Two Ontario contractors associations are calling for reforms to provincial labour legislation to extend the length of collective agreements in the ICI sector, shorten strikes and establish a new designation for smaller projects with potentially lower wages for unionized workers.
The reforms, they say, would enable the unionized ICI sector to bid and work more competitively. The General Contractors’ Association of Toronto (GCAT) and the Golden Horseshoe General Contractors Association (GHGCA) argue in a paper that many measures in Ontario’s Labour Relations Act (OLRA) are 40 years old and do not meet the needs of contractors or employers in an increasingly complex and competitive sector.
The paper, titled Planning for Ontario’s Building Boom: Ontario’s Construction Industry and the Need to Reform the Labour Relations Act, was released Aug. 1. Other recommendations included the expansion of project agreements and an increase in the roster of subcontractors that can be tapped in smaller jurisdictions where there’s a lack of qualified union subcontractors.
GCAT executive director Jim Vlahos said the associations are staunch supporters of the traditional building trades and have been working with them in developing the proposed reforms: “I don’t believe it’s possible for us to advance any of these items to government without the support of the building trades.”
The paper said the “stagnation” of the ICI sector “has fettered the growth of the unionized sector of the ICI construction industry.”
Unionized contractors have been increasingly cut out of projects involving public libraries, local sports facilities, small retail facilities, schools, fire halls and police stations, the report stated. Non-union contractors with greater flexibility in managing trades are getting a lot of the work.
In the proposed new “Special Institutional and Commercial” sector, the relevant collective agreements would continue to be trade based, but with “flexible hours of work, mobility of manpower and base wage rates below the current ICI wages.”
“A lot of the unionized legislation is designed to support contractors and more major projects. So on smaller projects, with unionized contractors, the legislation makes it more difficult to operate,” explained Tom Kemp, president of Kemp Construction of Hamilton, a GHGCA member.
“Honestly, the wage differential is not as big a problem as the ability to be flexible on the worksite…We know that the unions recognize this issue as well.”
The paper said workers employed in the new sector would be dedicated to the sector, “thereby creating a workforce which has a continuum of work, steady wages and benefits and the premier training and safety programs.”
Vlahos, a former adviser with the Carpenters’ union, said the goals of the report’s six recommendations are to create competitiveness and certainty. By increasing the length of ICI agreements to four years from three and reducing the length of strikes to a maximum of a month-and-a-half followed by arbitration, matching the period permitted in some residential agreements, he said, workers and employers will have another year’s worth of certainty.

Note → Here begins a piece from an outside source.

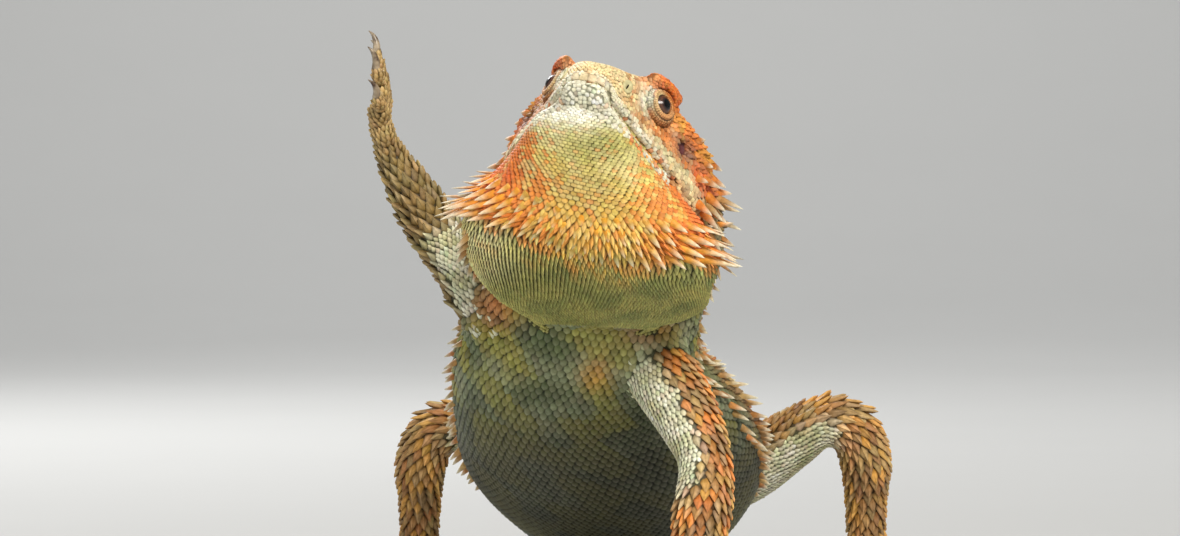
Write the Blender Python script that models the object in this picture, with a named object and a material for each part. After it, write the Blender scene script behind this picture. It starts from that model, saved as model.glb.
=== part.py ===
"""An adult bearded dragon, life size: it rears on its left forelimb with the right one raised.

Run it with blender --background --python part.py, or from Blender's text editor.
Lengths are in millimetres until MM turns them into Blender's metres. +X is the animal's left,
-Y is the way it faces and +Z is up. The floor under the belly, tail, left hand and hind feet is Z = 0.
"""

import math
import random

import bmesh
import bpy
import numpy as np
from mathutils import Matrix, Vector
from mathutils.bvhtree import BVHTree

MM = 0.001
GAP = 0.3
SEED = 7
SUNK = 1.3
LIP_RISE = 0.6
LIP_END = 36.0

# The head's own frame: X to its left, Y back from the front of the mouth line, Z up from that line.
MOUTH_FRONT = Vector((-0.6, -40.0, 128.0))
HEAD_PITCH = 33.5
HEAD_YAW = 14.4
HEAD_ROLL = 11.9

# Skull sections: back from the snout, half width at the lips, half width at the brow, depth of the
# lower jaw, height of the brow, height of the crown.
SKULL = (
    (-0.4, 2.2, 1.8, 1.4, 2.6, 3.0),
    (0.9, 4.8, 3.8, 3.0, 5.2, 5.8),
    (4.0, 7.2, 5.8, 4.4, 7.8, 8.4),
    (9.0, 9.6, 8.0, 5.8, 10.8, 11.2),
    (14.0, 11.8, 10.4, 6.8, 14.2, 13.8),
    (20.0, 15.0, 12.0, 7.6, 16.8, 16.2),
    (26.0, 18.4, 17.8, 8.4, 15.2, 17.0),
    (32.0, 21.8, 21.4, 9.2, 14.6, 17.0),
    (38.0, 24.2, 23.8, 9.8, 14.8, 16.4),
    (44.0, 24.6, 23.6, 9.2, 13.4, 15.0),
    (49.0, 20.5, 18.8, 7.0, 10.6, 12.4),
    (52.0, 12.0, 10.6, 3.6, 6.0, 7.6),
)

MOUTH_SLOPE = 0.03
MOUTH_DROP = 1.8
EYE_CENTRE = Vector((11.6, 19.5, 10.0))
EYE_AXIS = Vector((0.84, -0.53, 0.08)).normalized()
EYE_RADIUS = 3.8
LID_RADIUS = 4.9
LID_OPENING = 2.3
BROW = Vector((13.0, 17.8, 14.9))
BROW_RADIUS = 2.3
BROW_LENGTH = 7.8
NOSTRIL = Vector((6.6, 7.0, 4.5))
NOSTRIL_AXIS = Vector((0.80, -0.58, 0.10)).normalized()
EAR = Vector((19.6, 28.2, 6.2))
EAR_RADII = (2.0, 2.2, 2.6)

# Rows of spines round the back of the skull: place, first and last angle in degrees, lengths, count.
OCCIPITAL_ROWS = (
    (43.0, 80.0, -12.0, 2.4, 6.4, 8),
    (47.6, 36.0, -14.0, 5.0, 6.8, 5),
)

# The neck, torso and tail share one line of sections: centre, half width, rise above it, drop below it.
TRUNK = (
    (5.2, -8.0, 106.0, 24.5, 11.5, 12.0),
    (4.2, 4.0, 92.0, 28.0, 13.5, 15.0),
    (0.5, 18.0, 76.0, 27.0, 15.5, 19.5),
    (-2.5, 36.0, 60.0, 32.0, 16.5, 22.0),
    (3.5, 60.0, 44.0, 38.5, 16.5, 23.5),
    (9.0, 88.0, 31.0, 36.5, 15.0, 22.0),
    (13.0, 112.0, 24.0, 26.0, 13.0, 25.2),
    (15.5, 128.0, 20.5, 19.5, 12.0, 22.6),
    (17.0, 146.0, 16.5, 15.5, 11.0, 18.4),
    (18.0, 170.0, 13.0, 12.8, 10.0, 14.4),
    (16.0, 205.0, 10.0, 10.2, 8.4, 11.0),
    (8.0, 250.0, 7.2, 7.6, 6.6, 8.0),
    (-5.0, 295.0, 5.0, 5.4, 4.8, 5.6),
    (-20.0, 337.0, 3.2, 3.4, 3.2, 3.7),
    (-34.0, 374.0, 1.6, 1.3, 1.2, 1.9),
)
TRUNK_SIDE = (1, 0, 0)
NECK_SPAN = (0.0, 33.0)
TORSO_SPAN = (33.0, 174.0)
TAIL_SPANS = (("tail_base", 174.0, 250.0), ("tail_middle", 250.0, 330.0), ("tail_tip", 330.0, 424.0))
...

“And they don’t have to worry about a potential work stoppage or any issue relative to what they’ll be earning for that year,” said Vlahos of the workers.
The negotiating season of 2022 was damaging to the sector with numerous rolling strikes compounding problems for contractors, said Jason Ball, president of Ball Construction of Kitchener, also a GHGCA member.
“Because of that, we lost this idea of certainty,” said Ball. “In the residential sector, if you start a strike May 1, you have to be back at work on June 16. If you start a strike June 14, you still have to be back on June 16.”
The report notes currently the OLRA provides for the creation of project agreements in circumstances in which the project is “economically significant.” Only union trades can be used and there can be no strike or lockout.
But with smaller government projects, the report notes, “These projects have also been essentially lost to the small and medium-sized contractors.”
Thus, it was recommended that on all government projects having a value in excess of $5 million, project agreements be permitted and “only members of the trade union performing the work may be employed on such projects.”
Vlahos admitted contractor groups such as the Progressive Contractors Association of Canada (PCA), whose members have had success in smaller projects such as those targeted by the proposed new designation, had not been consulted in preparation of the report. They are competitors, Kemp said.
“But we’re trying to make the whole industry more competitive,” Kemp said.
Karen Renkema, Ontario-based vice-president with the PCA, commented, “We would support anything that would provide more competition, more flexibility, more ability for everybody to work together.
“Where our concerns may be is if there’s legislative measures put in place that would add any type of barriers to our members competing.”
The Ontario Building Trades could not be reached for comment before deadline.
A representative of LIUNA said he would not comment on the recommendations given he had not yet received instructions from top executives. Bob Bronk, CEO of the Ontario Construction Secretariat, said the OCS board had not yet met to discuss the recommendations.